Belonging is often treated as a byproduct of a good school.

If the teachers are strong, the curriculum is rigorous, and the outcomes are impressive, then belonging will naturally follow. It’s something we hope emerges along the way.

But what if belonging isn’t incidental? What if it’s foundational?

Research from Gallup and Purdue University examining the experiences of college graduates suggests just that. The students most likely to complete their degrees and thrive after college weren’t defined by where they enrolled, but by what they experienced — environments where they felt connected, supported, engaged, and part of something meaningful.

That insight has important implications for high schools.
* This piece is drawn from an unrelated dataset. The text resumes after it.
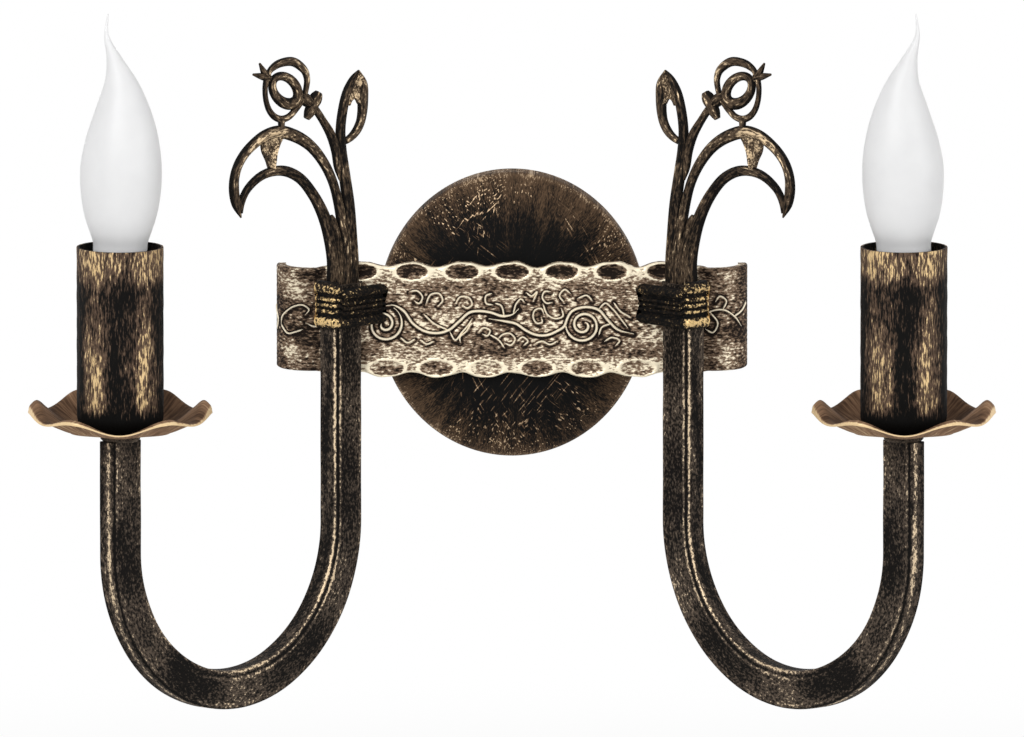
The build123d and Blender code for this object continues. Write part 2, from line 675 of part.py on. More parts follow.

If belonging matters in college, it likely matters even more in adolescence. High school students are actively forming their identities, testing their sense of purpose, and trying to determine where they fit. The environments schools create — through relationships, expectations, opportunities, and culture — shape those answers in powerful ways.

One useful way to think about this comes from the S.P.A.C.E. framework developed by Stanford’s Challenge Success initiative. S.P.A.C.E. stands for Schedule, Purpose, Assessment, Culture, and Engagement. What makes that framework so helpful is that it moves belonging from aspiration to design. It highlights the structural decisions schools make every day — how time is organized, how learning is measured, how culture is reinforced — and how those decisions either support or undermine a student’s sense of connection.

In that sense, belonging is not simply a feeling. It is the result of aligned systems.

There is, however, an important tension to acknowledge. Some school models — specialized programs, magnet schools, charter schools, independent schools, and other schools of choice — may be especially well positioned to cultivate strong cultures of belonging. Smaller scale, clearer mission, and opt-in communities can make coherence easier to achieve.

But if belonging is truly foundational to student success, it cannot remain a boutique strength reserved for select environments. It should be an aspiration for all schools, including large, comprehensive community high schools.

That may be the most important takeaway.

Belonging is not a soft idea or a secondary concern once academic rigor is in place. It is part of the infrastructure that allows rigor, purpose, engagement, and persistence to take root. Students are more likely to thrive when they feel known by adults, connected to peers, invested in their work, and able to see meaning in what they are doing.

If that is true, then one of the most important questions schools can ask is not simply how well students perform, but how intentionally the institution is designed to help them belong.